With the growing importance of EX in mind, we’ve put together a guide to all things employee experience and how to create a framework that benefits your organisation and - most importantly - your team.
What is employee experience?
Employee experience is the umbrella term used to describe the sum of a team member’s experiences at a company. This includes how they interact with their colleagues, how they interact with management, their experience with workplace systems and tech, and even the physical environment where they work day to day.
An employee lifecycle refers to the key stages of employee experience. The stages of a typical employee life cycle are:
Recruiting , onboarding, engagement, performance, development and exit.
The cyclical part of this process happens when a new employee is recruited in the previous employee’s place. As one can imagine, the employee life cycle is a very rough framework and can have a multitude of variations and time-scales.
Why is employee experience important?
The employee experience has a direct impact on employee engagement, satisfaction and retention. This of course helps the company’s profitability, but there are several other important aspects of EX that will benefit your organisation.
Those with a positive employee experience will find it boosts productivity and even attendance.
As team members have individual personal inputs, a positive employee experience will also improve employee creativity and innovation, as they’ll feel inspired and motivated.
On top of this, if your team members have customer-facing roles, a good employee experience also creates a good customer experience. According to research from Glassdoor, ‘on average, a 1-point increase in Glassdoor company rating is associated with a 1.3-point increase in customer satisfaction.’
According to research at MIT, ‘EX leaders have 25% higher profits than competitors with poor EX.’
What is an employee experience framework?
As you’d expect, for something as varied and multi-faceted as employee experience, maintaining a great EX means keeping track of its many different parts. A good EX framework should have two main functions:
- Bringing all the different elements of employee experience together
- Setting expectations throughout the employee journey
What are the benefits of an employee experience framework?
We know that employee experience has been proven to have a huge impact on organisations, so it makes sense to approach EX almost as if it were its own department in your company. As we have covered, there are going to be lots of different aspects contributing to an employee experience, not to mention the huge amount of variation between different employees. A framework therefore helps you keep on top of everything - allowing you to track, measure and improve employee experience easily.
How to create an excellent employee experience framework
Although a good EX framework should be thorough and detailed, you need not be put off by the task.
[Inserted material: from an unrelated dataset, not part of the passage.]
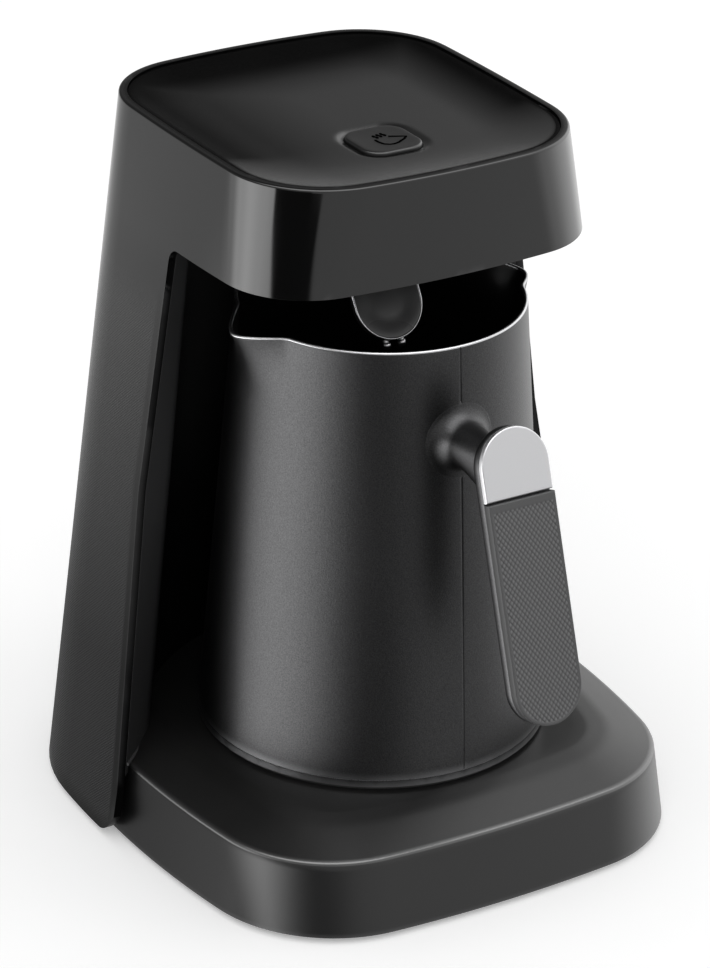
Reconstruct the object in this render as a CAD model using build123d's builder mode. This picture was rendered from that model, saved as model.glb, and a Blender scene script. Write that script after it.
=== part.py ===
"""Electric turkish coffee maker: a one-pot machine with a lift-out pot.

Millimetres. +Z is up, the front (pot and handle) faces -Y, the tower stands at +Y.
The origin is the middle of the rest plane under the feet, on the plane of symmetry x = 0.
"""
from build123d import *
from collections import namedtuple
from math import cos, radians, sin, sqrt, tan
import os

# ---- Driving dimensions ------------------------------------------------------------------

# Plan outlines: four bowed sides between corner points, then rounded corners
Outline = namedtuple("Outline", "half_w side_bow front front_bow rear rear_bow front_r rear_r")
shell_foot = Outline(75.35, 11.35, -87.6, 5.6, 87.6, 0.5, 43.4, 62.8)  # at the shell's lower edge
head_foot = Outline(57.7, 2.9, -46.2, 5.0, 69.4, 4.3, 26.8, 35.0)      # at the head's underside
head_rim = Outline(54.6, 1.5, -45.2, 4.9, 66.2, 5.0, 31.2, 30.2)       # at the top rim

# Heights and walls
foot_proud = 2.0          # rubber feet below the shell's lower edge
shell_h = 220.0           # shell, lower edge to rim
head_h = 32.3             # head band, underside to rim
wall = 2.5                # moulded walls
skin_gap = 0.1            # between pieces that are fixed together
body_gap = 0.3            # between pieces that move past each other
ledge_reach = 3.5         # ledges inside the head, beyond its wall
ledge_t = 2.0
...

Here are some key steps to creating a successful employee experience framework.
1. Understand the importance of employee experience
You may have an understanding of EX, but the whole team needs to learn about the benefits as well. It is no use developing a framework if your team doesn’t understand why they need one. Everyone on your team should know what employee experience is all about, what it can achieve, and why it matters.
2. Create an employee experience strategy
A good employee strategy should achieve the following things for your team:
3. Define the ideal employee experience
Let your team members know what is possible and what their employee experience could look like with the use of a successful framework.
4. Tune in to employee expectations
Keeping a dialogue with your team is the only way to effectively manage and cater to their expectations. Ask you employees about their experience and how it could be made better. You can use surveys, meetings and group discussion to discover what truly matters to them.
5. Map out the employee journey.
As mentioned earlier, the employee life-cycle, or employee journey, helps provide some structure to the employee experience. You can identify the milestones or key stages your employees typically encounter and gather feedback from the employees about their experience at each stage. This is also a great way to identify areas for improvement.
6. Identify employee experience goals and a way to measure them
We know an employee’s career journey and having a career progression plan is a key element of the employee experience. Helping your team identify their goals and having the resources to keep track of them is therefore an essential part of building a successful framework. As every employee experience is different, it can feel daunting to keep track of everyone’s varying career goals. Luckily, there are handy tools, such as Progression, that can be used to measure career development on a simple, easy-to-use platform.
7. Personalise it
A good hiring manager looks for a diverse range of skills, strengths and experiences when putting together a team. So it makes sense to keep that in mind when building your framework. Every employee has a unique set of wants and needs from their employer, so each employee’s experience needs to be tailored to them. Personalisation can be achieved by communicating with your team regularly and building good working relationships.
8. Have a robust communication plan
We know that feedback and personalisation are essential for a good employee experience plan, so communication is the glue that holds everything together.
9. Involve the leaders.
No one wants to be working for faceless, intimidating executives. An employee’s relationship with their team leaders plays a huge role in the employee experience, so it’s important to help build a connection between employee and leader. This can be done by: Involving employees in decision making, humanising executives by cultivating open communication and building connections through shared activities.
10. Leverage technology
Choosing the right technology and tools can make the creation of an employee experience plan far more streamlined for everyone involved. As keeping a dialogue with your team is so important, you’ll need a feedback collection and evaluation tool. It may also be useful to invest in some self-serve knowledge bases or platforms that let employees easily find resources and answers to questions whenever they need.
If you decide to create an employee experience framework, you’ll want to make sure you’re getting it right. If you create a strategy, communicate with your team members at every stage of the process, personalise everyone's journey, keep leaders involved in the process and use the right tools, your framework will result in a team full of satisfied, productive employees.